PAST PARTICIPATING FACULTY OUTSIDE OSU
Barbara Muraca
Barbara Muraca studied philosophy in Turin, Italy, and received her PhD in that subject from the University of Greifswald, Germany. Her dissertation focused on the philosophical foundations of Strong Sustainability. She specialized in environmental philosophy (sustainability theory & degrowth), social philosophy, and process thought. She has authored several articles on related topics including: “Towards a fair degrowth-society: Justice and the right to a ‘good life’ beyond growth, in: Futures (2012), “The Map of Moral Significance: a new matrix for environmental ethics, in:Environmental Values 20 (2011), and “Strong sustainability as a frame for sustainability communication (with Konrad Ott and Christian Baatz). In: Godemann, J., Michelsen, G. (Hg..): Sustainability Communication: Interdisciplinary Perspectives and Theoretical Foundations. Springer 2010. Muraca taught at Friedrich-Schiller-Universität Jena (Germany) before joining the OSU faculty.
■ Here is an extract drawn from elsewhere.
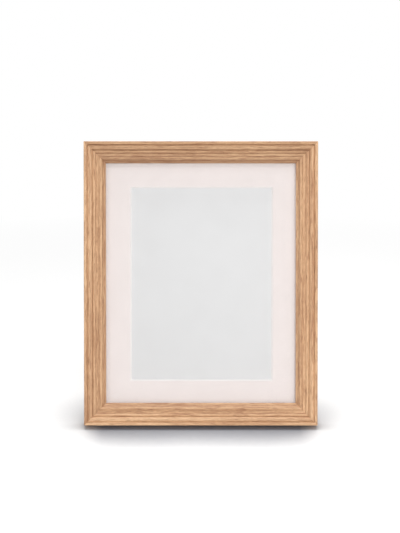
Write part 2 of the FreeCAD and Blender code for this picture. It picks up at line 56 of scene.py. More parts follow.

She now teaches at the University of Oregon.
Ricardo Rozzi
Ricardo Rozzi is a Chilean ecologist and philosopher who is professor and Director of the Sub-Antarctic Biocultural Conservation Program (SBCP), coordinated by the University of North Texas in the US and by the University of Magallanes and the Millennium Institute of Ecology and Biodiversity (IEB) in Chile. His research combines ecological sciences and ethics through the study of the interrelations between the ways of knowing and inhabiting the natural world. He has developed a biocultural ethics that demands incorporating this value of the co-inhabitants subjects into development policies as a matter of socio-environmental justice. A higher recognition of the value of biocultural diversity demands an environmental justice that includes poor and marginalized people: the oppressed human beings side-by-side with the oppressed other-than-human beings.